- **Information supplied**:
────────────────

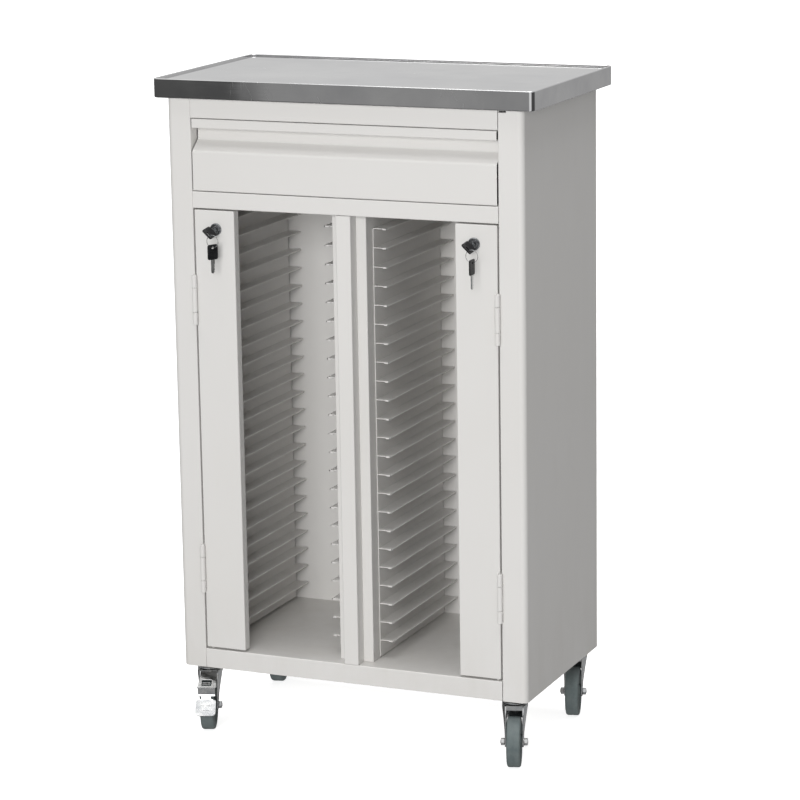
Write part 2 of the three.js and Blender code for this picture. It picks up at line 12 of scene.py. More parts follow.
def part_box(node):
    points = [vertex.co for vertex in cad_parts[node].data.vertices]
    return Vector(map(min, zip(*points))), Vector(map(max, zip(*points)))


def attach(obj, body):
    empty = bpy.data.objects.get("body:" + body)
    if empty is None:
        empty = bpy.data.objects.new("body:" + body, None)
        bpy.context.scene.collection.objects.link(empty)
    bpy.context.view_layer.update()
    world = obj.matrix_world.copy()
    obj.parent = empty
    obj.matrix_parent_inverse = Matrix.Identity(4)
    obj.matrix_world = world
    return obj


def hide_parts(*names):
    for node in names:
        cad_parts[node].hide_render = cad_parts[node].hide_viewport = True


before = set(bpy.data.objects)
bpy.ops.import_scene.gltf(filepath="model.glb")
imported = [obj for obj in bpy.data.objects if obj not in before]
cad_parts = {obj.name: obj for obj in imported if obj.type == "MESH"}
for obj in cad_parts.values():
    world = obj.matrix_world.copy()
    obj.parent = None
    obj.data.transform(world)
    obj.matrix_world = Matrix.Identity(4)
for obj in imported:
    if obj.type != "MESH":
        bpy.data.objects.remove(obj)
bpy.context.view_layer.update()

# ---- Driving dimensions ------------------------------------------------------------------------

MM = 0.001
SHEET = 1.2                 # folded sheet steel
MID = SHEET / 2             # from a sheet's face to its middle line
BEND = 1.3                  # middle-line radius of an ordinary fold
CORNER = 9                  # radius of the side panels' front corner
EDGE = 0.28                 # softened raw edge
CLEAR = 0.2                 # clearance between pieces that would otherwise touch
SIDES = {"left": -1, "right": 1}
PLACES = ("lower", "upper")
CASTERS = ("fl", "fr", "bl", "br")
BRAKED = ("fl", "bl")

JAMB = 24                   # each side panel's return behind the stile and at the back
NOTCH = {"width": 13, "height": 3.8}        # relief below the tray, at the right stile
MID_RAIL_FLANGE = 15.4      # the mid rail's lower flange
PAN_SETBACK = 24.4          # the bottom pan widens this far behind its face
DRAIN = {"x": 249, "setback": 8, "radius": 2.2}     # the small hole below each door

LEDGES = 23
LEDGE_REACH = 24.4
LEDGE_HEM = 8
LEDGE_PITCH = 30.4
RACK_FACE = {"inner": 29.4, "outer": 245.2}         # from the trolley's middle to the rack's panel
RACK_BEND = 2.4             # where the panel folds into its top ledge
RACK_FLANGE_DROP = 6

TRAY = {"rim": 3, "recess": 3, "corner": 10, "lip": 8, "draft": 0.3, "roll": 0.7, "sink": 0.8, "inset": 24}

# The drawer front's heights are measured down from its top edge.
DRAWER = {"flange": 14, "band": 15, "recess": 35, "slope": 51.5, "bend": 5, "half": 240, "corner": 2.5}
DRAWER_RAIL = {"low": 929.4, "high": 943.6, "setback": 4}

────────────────

- **What to produce**:
Please reproduce each line exactly as written.

- **Result of the exercise**:
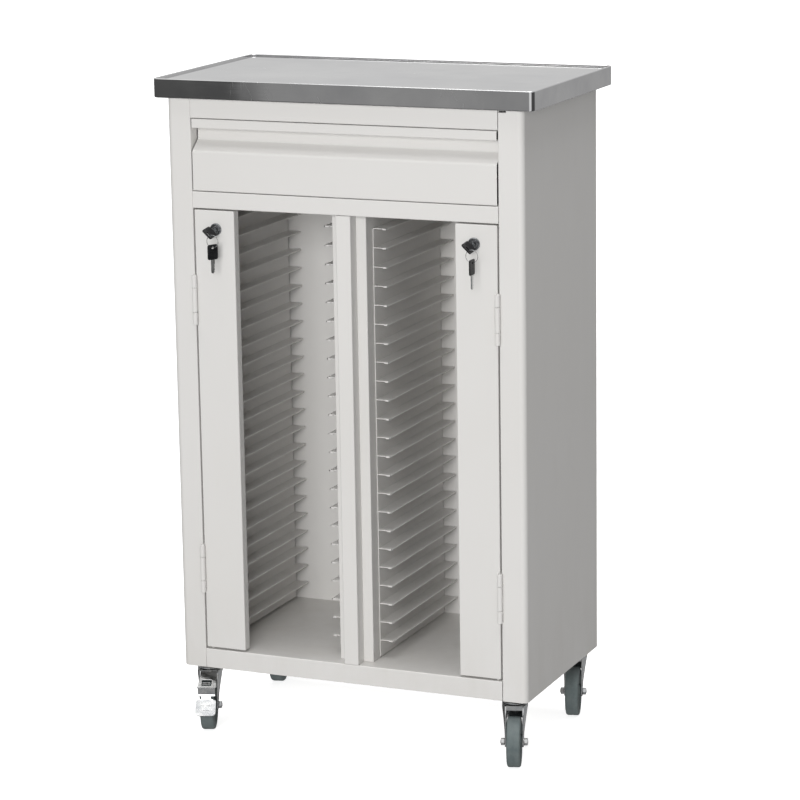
Write part 2 of the three.js and Blender code for this picture. It picks up at line 12 of scene.py. More parts follow.
def part_box(node):
    points = [vertex.co for vertex in cad_parts[node].data.vertices]
    return Vector(map(min, zip(*points))), Vector(map(max, zip(*points)))


def attach(obj, body):
    empty = bpy.data.objects.get("body:" + body)
    if empty is None:
        empty = bpy.data.objects.new("body:" + body, None)
        bpy.context.scene.collection.objects.link(empty)
    bpy.context.view_layer.update()
    world = obj.matrix_world.copy()
    obj.parent = empty
    obj.matrix_parent_inverse = Matrix.Identity(4)
    obj.matrix_world = world
    return obj


def hide_parts(*names):
    for node in names:
        cad_parts[node].hide_render = cad_parts[node].hide_viewport = True


before = set(bpy.data.objects)
bpy.ops.import_scene.gltf(filepath="model.glb")
imported = [obj for obj in bpy.data.objects if obj not in before]
cad_parts = {obj.name: obj for obj in imported if obj.type == "MESH"}
for obj in cad_parts.values():
    world = obj.matrix_world.copy()
    obj.parent = None
    obj.data.transform(world)
    obj.matrix_world = Matrix.Identity(4)
for obj in imported:
    if obj.type != "MESH":
        bpy.data.objects.remove(obj)
bpy.context.view_layer.update()

# ---- Driving dimensions ------------------------------------------------------------------------

MM = 0.001
SHEET = 1.2                 # folded sheet steel
MID = SHEET / 2             # from a sheet's face to its middle line
BEND = 1.3                  # middle-line radius of an ordinary fold
CORNER = 9                  # radius of the side panels' front corner
EDGE = 0.28                 # softened raw edge
CLEAR = 0.2                 # clearance between pieces that would otherwise touch
SIDES = {"left": -1, "right": 1}
PLACES = ("lower", "upper")
CASTERS = ("fl", "fr", "bl", "br")
BRAKED = ("fl", "bl")

JAMB = 24                   # each side panel's return behind the stile and at the back
NOTCH = {"width": 13, "height": 3.8}        # relief below the tray, at the right stile
MID_RAIL_FLANGE = 15.4      # the mid rail's lower flange
PAN_SETBACK = 24.4          # the bottom pan widens this far behind its face
DRAIN = {"x": 249, "setback": 8, "radius": 2.2}     # the small hole below each door

LEDGES = 23
LEDGE_REACH = 24.4
LEDGE_HEM = 8
LEDGE_PITCH = 30.4
RACK_FACE = {"inner": 29.4, "outer": 245.2}         # from the trolley's middle to the rack's panel
RACK_BEND = 2.4             # where the panel folds into its top ledge
RACK_FLANGE_DROP = 6

TRAY = {"rim": 3, "recess": 3, "corner": 10, "lip": 8, "draft": 0.3, "roll": 0.7, "sink": 0.8, "inset": 24}

# The drawer front's heights are measured down from its top edge.
DRAWER = {"flange": 14, "band": 15, "recess": 35, "slope": 51.5, "bend": 5, "half": 240, "corner": 2.5}
DRAWER_RAIL = {"low": 929.4, "high": 943.6, "setback": 4}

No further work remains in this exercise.